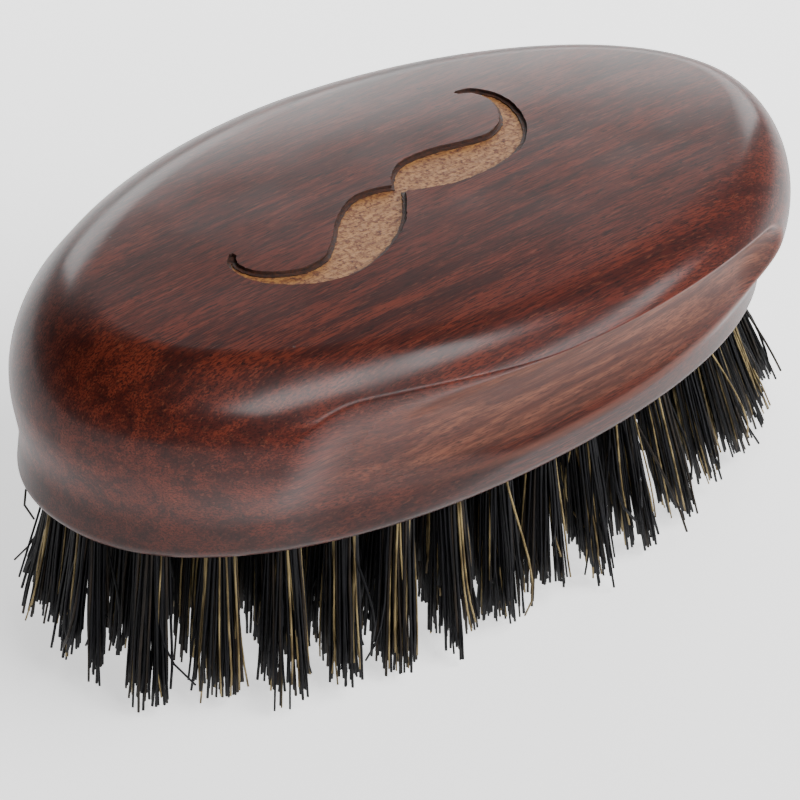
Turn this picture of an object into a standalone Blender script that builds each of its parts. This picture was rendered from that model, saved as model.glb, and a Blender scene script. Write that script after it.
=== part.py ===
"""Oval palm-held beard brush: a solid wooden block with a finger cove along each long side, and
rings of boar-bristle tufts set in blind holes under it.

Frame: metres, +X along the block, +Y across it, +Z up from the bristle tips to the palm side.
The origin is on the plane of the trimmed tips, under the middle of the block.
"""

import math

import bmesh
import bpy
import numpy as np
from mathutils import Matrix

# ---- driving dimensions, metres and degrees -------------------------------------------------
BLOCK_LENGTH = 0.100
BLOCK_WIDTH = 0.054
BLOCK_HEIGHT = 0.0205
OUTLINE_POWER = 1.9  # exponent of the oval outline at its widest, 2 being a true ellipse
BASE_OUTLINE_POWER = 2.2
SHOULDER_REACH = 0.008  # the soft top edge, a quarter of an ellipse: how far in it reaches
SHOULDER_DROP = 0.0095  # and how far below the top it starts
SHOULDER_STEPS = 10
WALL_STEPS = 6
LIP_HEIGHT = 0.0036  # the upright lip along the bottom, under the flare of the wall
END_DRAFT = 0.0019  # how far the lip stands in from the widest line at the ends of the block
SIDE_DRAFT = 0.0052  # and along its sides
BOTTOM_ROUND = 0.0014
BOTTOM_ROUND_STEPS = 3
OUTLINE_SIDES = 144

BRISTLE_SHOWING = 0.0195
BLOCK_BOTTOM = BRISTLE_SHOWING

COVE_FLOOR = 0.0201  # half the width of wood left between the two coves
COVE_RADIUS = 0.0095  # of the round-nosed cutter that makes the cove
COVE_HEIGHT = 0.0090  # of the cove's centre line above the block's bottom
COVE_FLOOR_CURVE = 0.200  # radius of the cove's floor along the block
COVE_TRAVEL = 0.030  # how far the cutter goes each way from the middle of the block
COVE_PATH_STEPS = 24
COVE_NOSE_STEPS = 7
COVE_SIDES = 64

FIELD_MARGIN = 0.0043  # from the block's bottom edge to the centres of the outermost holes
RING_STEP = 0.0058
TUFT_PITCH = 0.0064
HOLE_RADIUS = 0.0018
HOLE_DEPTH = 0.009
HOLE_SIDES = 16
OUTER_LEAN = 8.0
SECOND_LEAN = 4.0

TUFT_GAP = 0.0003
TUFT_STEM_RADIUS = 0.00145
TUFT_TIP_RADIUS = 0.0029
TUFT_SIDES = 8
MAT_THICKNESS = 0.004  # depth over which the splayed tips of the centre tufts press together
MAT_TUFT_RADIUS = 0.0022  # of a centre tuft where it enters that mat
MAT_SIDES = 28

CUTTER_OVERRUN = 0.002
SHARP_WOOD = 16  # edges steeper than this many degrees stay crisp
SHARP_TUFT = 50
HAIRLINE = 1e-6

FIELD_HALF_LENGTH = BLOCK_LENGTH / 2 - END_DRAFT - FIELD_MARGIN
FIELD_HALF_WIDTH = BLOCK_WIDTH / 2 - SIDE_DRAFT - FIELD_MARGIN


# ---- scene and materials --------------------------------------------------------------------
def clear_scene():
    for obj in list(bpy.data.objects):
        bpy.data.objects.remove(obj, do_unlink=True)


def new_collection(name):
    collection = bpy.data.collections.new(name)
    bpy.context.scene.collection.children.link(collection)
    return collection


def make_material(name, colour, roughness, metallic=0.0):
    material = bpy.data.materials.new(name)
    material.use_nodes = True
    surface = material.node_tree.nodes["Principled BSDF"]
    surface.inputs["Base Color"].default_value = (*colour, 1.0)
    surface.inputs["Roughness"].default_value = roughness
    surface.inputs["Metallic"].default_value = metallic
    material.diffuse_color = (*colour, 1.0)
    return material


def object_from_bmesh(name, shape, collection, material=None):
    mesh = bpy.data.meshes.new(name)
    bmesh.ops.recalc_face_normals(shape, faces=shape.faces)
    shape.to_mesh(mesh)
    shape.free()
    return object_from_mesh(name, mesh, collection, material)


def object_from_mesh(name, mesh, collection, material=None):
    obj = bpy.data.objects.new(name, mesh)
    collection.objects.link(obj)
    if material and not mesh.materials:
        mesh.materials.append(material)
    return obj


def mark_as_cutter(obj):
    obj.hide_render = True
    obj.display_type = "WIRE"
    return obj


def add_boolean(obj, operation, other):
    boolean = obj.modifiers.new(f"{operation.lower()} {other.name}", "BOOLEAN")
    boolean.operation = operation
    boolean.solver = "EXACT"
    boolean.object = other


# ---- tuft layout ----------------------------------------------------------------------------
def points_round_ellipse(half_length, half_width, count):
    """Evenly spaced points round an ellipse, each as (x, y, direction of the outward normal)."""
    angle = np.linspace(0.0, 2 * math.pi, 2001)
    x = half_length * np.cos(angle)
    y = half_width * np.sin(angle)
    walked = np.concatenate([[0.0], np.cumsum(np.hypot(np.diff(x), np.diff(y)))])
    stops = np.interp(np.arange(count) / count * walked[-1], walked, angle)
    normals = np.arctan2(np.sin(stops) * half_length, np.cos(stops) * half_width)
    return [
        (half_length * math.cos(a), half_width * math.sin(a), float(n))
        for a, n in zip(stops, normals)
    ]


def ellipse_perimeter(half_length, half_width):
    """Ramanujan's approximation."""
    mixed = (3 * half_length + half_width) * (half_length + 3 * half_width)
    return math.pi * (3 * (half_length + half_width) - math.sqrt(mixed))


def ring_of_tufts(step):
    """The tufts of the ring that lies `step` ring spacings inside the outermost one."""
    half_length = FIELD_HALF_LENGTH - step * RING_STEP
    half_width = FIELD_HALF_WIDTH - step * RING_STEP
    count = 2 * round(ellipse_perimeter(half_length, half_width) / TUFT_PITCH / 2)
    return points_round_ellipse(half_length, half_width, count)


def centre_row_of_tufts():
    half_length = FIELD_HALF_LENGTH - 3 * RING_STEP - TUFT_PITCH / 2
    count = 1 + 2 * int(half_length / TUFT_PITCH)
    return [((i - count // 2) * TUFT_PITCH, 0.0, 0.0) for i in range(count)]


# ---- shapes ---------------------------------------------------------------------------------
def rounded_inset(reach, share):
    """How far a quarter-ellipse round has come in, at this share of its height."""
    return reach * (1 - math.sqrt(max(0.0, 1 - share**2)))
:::
Without leaving anything out, quote all the data.

_Solution for this problem_.
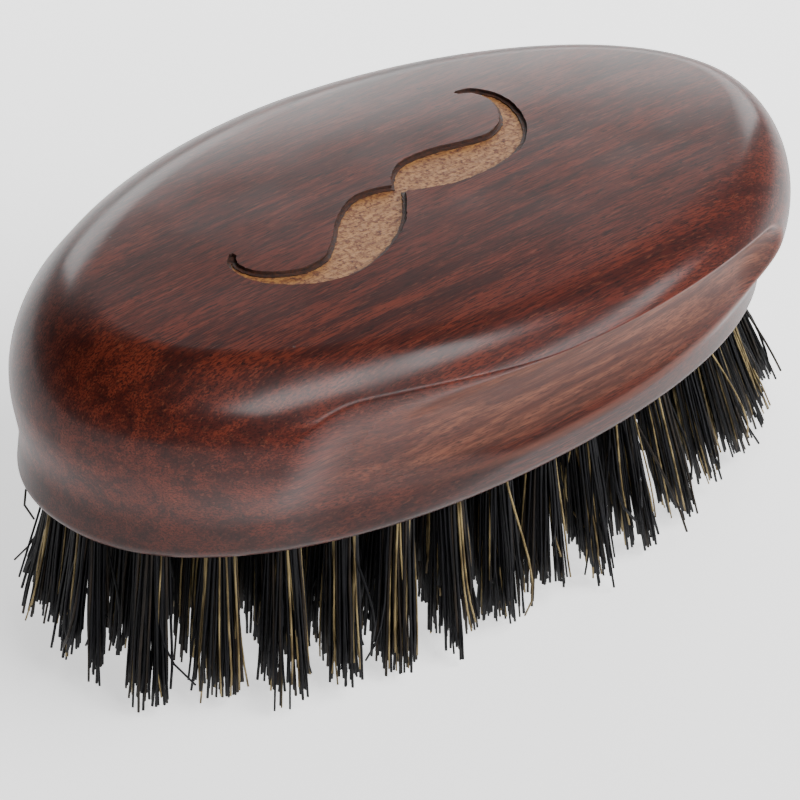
Turn this picture of an object into a standalone Blender script that builds each of its parts. This picture was rendered from that model, saved as model.glb, and a Blender scene script. Write that script after it.
=== part.py ===
"""Oval palm-held beard brush: a solid wooden block with a finger cove along each long side, and
rings of boar-bristle tufts set in blind holes under it.

Frame: metres, +X along the block, +Y across it, +Z up from the bristle tips to the palm side.
The origin is on the plane of the trimmed tips, under the middle of the block.
"""

import math

import bmesh
import bpy
import numpy as np
from mathutils import Matrix

# ---- driving dimensions, metres and degrees -------------------------------------------------
BLOCK_LENGTH = 0.100
BLOCK_WIDTH = 0.054
BLOCK_HEIGHT = 0.0205
OUTLINE_POWER = 1.9  # exponent of the oval outline at its widest, 2 being a true ellipse
BASE_OUTLINE_POWER = 2.2
SHOULDER_REACH = 0.008  # the soft top edge, a quarter of an ellipse: how far in it reaches
SHOULDER_DROP = 0.0095  # and how far below the top it starts
SHOULDER_STEPS = 10
WALL_STEPS = 6
LIP_HEIGHT = 0.0036  # the upright lip along the bottom, under the flare of the wall
END_DRAFT = 0.0019  # how far the lip stands in from the widest line at the ends of the block
SIDE_DRAFT = 0.0052  # and along its sides
BOTTOM_ROUND = 0.0014
BOTTOM_ROUND_STEPS = 3
OUTLINE_SIDES = 144

BRISTLE_SHOWING = 0.0195
BLOCK_BOTTOM = BRISTLE_SHOWING

COVE_FLOOR = 0.0201  # half the width of wood left between the two coves
COVE_RADIUS = 0.0095  # of the round-nosed cutter that makes the cove
COVE_HEIGHT = 0.0090  # of the cove's centre line above the block's bottom
COVE_FLOOR_CURVE = 0.200  # radius of the cove's floor along the block
COVE_TRAVEL = 0.030  # how far the cutter goes each way from the middle of the block
COVE_PATH_STEPS = 24
COVE_NOSE_STEPS = 7
COVE_SIDES = 64

FIELD_MARGIN = 0.0043  # from the block's bottom edge to the centres of the outermost holes
RING_STEP = 0.0058
TUFT_PITCH = 0.0064
HOLE_RADIUS = 0.0018
HOLE_DEPTH = 0.009
HOLE_SIDES = 16
OUTER_LEAN = 8.0
SECOND_LEAN = 4.0

TUFT_GAP = 0.0003
TUFT_STEM_RADIUS = 0.00145
TUFT_TIP_RADIUS = 0.0029
TUFT_SIDES = 8
MAT_THICKNESS = 0.004  # depth over which the splayed tips of the centre tufts press together
MAT_TUFT_RADIUS = 0.0022  # of a centre tuft where it enters that mat
MAT_SIDES = 28

CUTTER_OVERRUN = 0.002
SHARP_WOOD = 16  # edges steeper than this many degrees stay crisp
SHARP_TUFT = 50
HAIRLINE = 1e-6

FIELD_HALF_LENGTH = BLOCK_LENGTH / 2 - END_DRAFT - FIELD_MARGIN
FIELD_HALF_WIDTH = BLOCK_WIDTH / 2 - SIDE_DRAFT - FIELD_MARGIN


# ---- scene and materials --------------------------------------------------------------------
def clear_scene():
    for obj in list(bpy.data.objects):
        bpy.data.objects.remove(obj, do_unlink=True)


def new_collection(name):
    collection = bpy.data.collections.new(name)
    bpy.context.scene.collection.children.link(collection)
    return collection


def make_material(name, colour, roughness, metallic=0.0):
    material = bpy.data.materials.new(name)
    material.use_nodes = True
    surface = material.node_tree.nodes["Principled BSDF"]
    surface.inputs["Base Color"].default_value = (*colour, 1.0)
    surface.inputs["Roughness"].default_value = roughness
    surface.inputs["Metallic"].default_value = metallic
    material.diffuse_color = (*colour, 1.0)
    return material


def object_from_bmesh(name, shape, collection, material=None):
    mesh = bpy.data.meshes.new(name)
    bmesh.ops.recalc_face_normals(shape, faces=shape.faces)
    shape.to_mesh(mesh)
    shape.free()
    return object_from_mesh(name, mesh, collection, material)


def object_from_mesh(name, mesh, collection, material=None):
    obj = bpy.data.objects.new(name, mesh)
    collection.objects.link(obj)
    if material and not mesh.materials:
        mesh.materials.append(material)
    return obj


def mark_as_cutter(obj):
    obj.hide_render = True
    obj.display_type = "WIRE"
    return obj


def add_boolean(obj, operation, other):
    boolean = obj.modifiers.new(f"{operation.lower()} {other.name}", "BOOLEAN")
    boolean.operation = operation
    boolean.solver = "EXACT"
    boolean.object = other


# ---- tuft layout ----------------------------------------------------------------------------
def points_round_ellipse(half_length, half_width, count):
    """Evenly spaced points round an ellipse, each as (x, y, direction of the outward normal)."""
    angle = np.linspace(0.0, 2 * math.pi, 2001)
    x = half_length * np.cos(angle)
    y = half_width * np.sin(angle)
    walked = np.concatenate([[0.0], np.cumsum(np.hypot(np.diff(x), np.diff(y)))])
    stops = np.interp(np.arange(count) / count * walked[-1], walked, angle)
    normals = np.arctan2(np.sin(stops) * half_length, np.cos(stops) * half_width)
    return [
        (half_length * math.cos(a), half_width * math.sin(a), float(n))
        for a, n in zip(stops, normals)
    ]


def ellipse_perimeter(half_length, half_width):
    """Ramanujan's approximation."""
    mixed = (3 * half_length + half_width) * (half_length + 3 * half_width)
    return math.pi * (3 * (half_length + half_width) - math.sqrt(mixed))


def ring_of_tufts(step):
    """The tufts of the ring that lies `step` ring spacings inside the outermost one."""
    half_length = FIELD_HALF_LENGTH - step * RING_STEP
    half_width = FIELD_HALF_WIDTH - step * RING_STEP
    count = 2 * round(ellipse_perimeter(half_length, half_width) / TUFT_PITCH / 2)
    return points_round_ellipse(half_length, half_width, count)


def centre_row_of_tufts():
    half_length = FIELD_HALF_LENGTH - 3 * RING_STEP - TUFT_PITCH / 2
    count = 1 + 2 * int(half_length / TUFT_PITCH)
    return [((i - count // 2) * TUFT_PITCH, 0.0, 0.0) for i in range(count)]


# ---- shapes ---------------------------------------------------------------------------------
def rounded_inset(reach, share):
    """How far a quarter-ellipse round has come in, at this share of its height."""
    return reach * (1 - math.sqrt(max(0.0, 1 - share**2)))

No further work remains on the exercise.